3.2. Transfer matrix model

The qualitative discussion of the transmission spectra in the previous section shows that a quantitative analysis must take into account all scattering and interference effects on the sample chip. A powerful technique to appropriately model this situation is the transfer matrix approach, where each circuit part is modeled by an individual transfer matrix [33]. In our experiments, we measure the transmitted and reflected amplitude of the complete circuit composed of the beam splitter, the transmission lines forming the interferometer arms and the transmon qubit. Therefore, in order to relate the incoming and outgoing modes on one side of the sample with those on the other side in our model approach, we have to construct the total transfer matrix ${ \mathcal M }$ representing the whole circuit. This can be done in a straightforward way by modeling each circuit component by its individual scattering matrix (for details, see appendix C). In this way the total matrix ${ \mathcal M }$ can be expressed as

$$\begin{eqnarray}\begin{array}{rcl}{ \mathcal M } & \equiv & { \mathcal M }(\omega ,{\omega }_{\mathrm{IF}},{\omega }_{01},{{\rm{\Gamma }}}_{1},{{\rm{\Gamma }}}_{\varphi })\\ & = & {M}_{\mathrm{BS}}\cdot {M}_{\mathrm{TL}}\cdot {M}_{{\rm{Q}}}\cdot {M}_{\mathrm{TL}}\cdot {M}_{\mathrm{BS}}.\end{array}\end{eqnarray} \tag{ 1 }$$

Here, M_BS, M_TL, and M_Q are the transfer matrices representing the two beam splitters, the transmission lines left and right of the qubit, and the transmon qubit, respectively. Detailed expressions of the different transfer matrices are derived in appendix C.

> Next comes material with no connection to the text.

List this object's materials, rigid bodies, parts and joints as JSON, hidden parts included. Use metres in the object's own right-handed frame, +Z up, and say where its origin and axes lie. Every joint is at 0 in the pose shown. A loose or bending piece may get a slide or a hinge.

The transfer matrix of the transmon qubit is that of a local scatterer. The coefficients of the scattering matrix are determined by the relaxation and dephasing rate as well as the detuning δω = ω − ω₀₁ between the probe signal and the qubit transition frequency. The relaxation and dephasing rates of the qubit can be modeled within the framework of the SBM, describing a single two-level system (TLS) interacting with a bosonic bath. We can apply this model to the transmon qubit interacting with the interferometer, since in the low-probe-power limit the former can be well modeled by an effective TLS, whereas the latter can be described by a broad spectrum of harmonic oscillators [24]. Since these oscillators are expected to provide memory-less Ohmic damping for the qubit, we expect Γ₁ = α ω₀₁ [16]. The reason for this linear scaling is the fact that Ohmic dissipation results in an effective bath spectral density which is linear in frequency, J(ω) = βω (with high-frequency cutoff ω_c), with β corresponding to a friction constant. Note that the dimensionless parameter α reflects the strength of dissipation which in a physical system depends on the amplitude of the noise and its coupling strength. Further details are given in the appendix D.

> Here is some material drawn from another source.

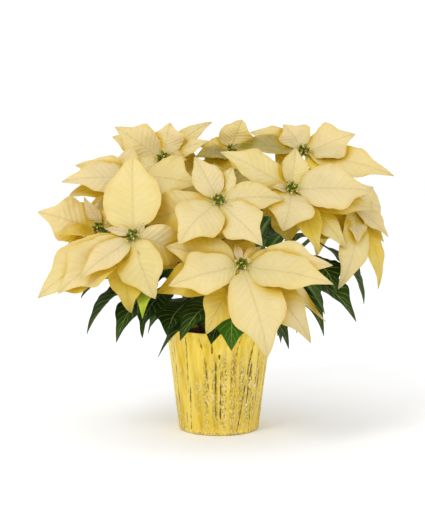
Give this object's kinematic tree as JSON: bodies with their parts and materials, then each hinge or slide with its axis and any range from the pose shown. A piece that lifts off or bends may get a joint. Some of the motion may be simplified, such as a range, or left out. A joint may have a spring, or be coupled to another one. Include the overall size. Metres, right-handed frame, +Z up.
{
  "type": "potted poinsettia",
  "caption": "Poinsettia with cream and golden bracts over dark green leaves, in a grow pot inside a tapered gold foil cover that stands on a flat base.",
  "frame": {"origin": "middle of the foil cover's flat bottom, on the surface that the pot stands on", "axes": "+Z up, -Y towards the side that the picture shows, +X to the right in the picture"},
  "size_m": [0.5223, 0.4328, 0.4571],
  "materials": {
    "foil": "crinkled gold foil",
    "pot": "moulded matte",
    "soil": "crumbly",
    "green": "satin leaf",
    "bract": "satin, translucent",
    "cups": "waxy"
  },
  "bodies": {
    "root": {"foil_cover": "foil", "grow_pot": "pot", "potting_mix": "soil", "plant_1": "green", "plant_2": "green", "plant_3": "green", "bracts_front": "bract", "bracts_front_left": "bract", "bracts_centre": "bract", "bracts_right": "bract", "bracts_far_left": "bract", "bracts_inner_left": "bract", "bracts_top_left": "bract", "bracts_far_right": "bract", "bracts_top": "bract", "bracts_top_right": "bract", "bracts_back_left": "bract", "bracts_back": "bract", "bracts_back_right": "bract", "cyathia_front": "cups", "cyathia_front_left": "cups", "cyathia_centre": "cups", "cyathia_right": "cups", "cyathia_far_left": "cups", "cyathia_inner_left": "cups", "cyathia_top_left": "cups", "cyathia_far_right": "cups", "cyathia_top": "cups", "cyathia_top_right": "cups", "cyathia_back_left": "cups", "cyathia_back": "cups", "cyathia_back_right": "cups"}
  },
  "joints": []
}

Analyzing the measured transmission spectra by the transfer matrix model, we can derive important qubit parameters in a quantitative way. From a numerical fit of (1) to the measured cross-transmission data S₃₄ and S₁₂ (see figures 5(a) and (b)), we extract the qubit transition frequency as well as the relaxation and dephasing rates. Doing so, we discard S₁₄ and S₃₂, as the almost vanishing signal (see figures 5(a) and (c)) leads to calibration issues and unreliable fits.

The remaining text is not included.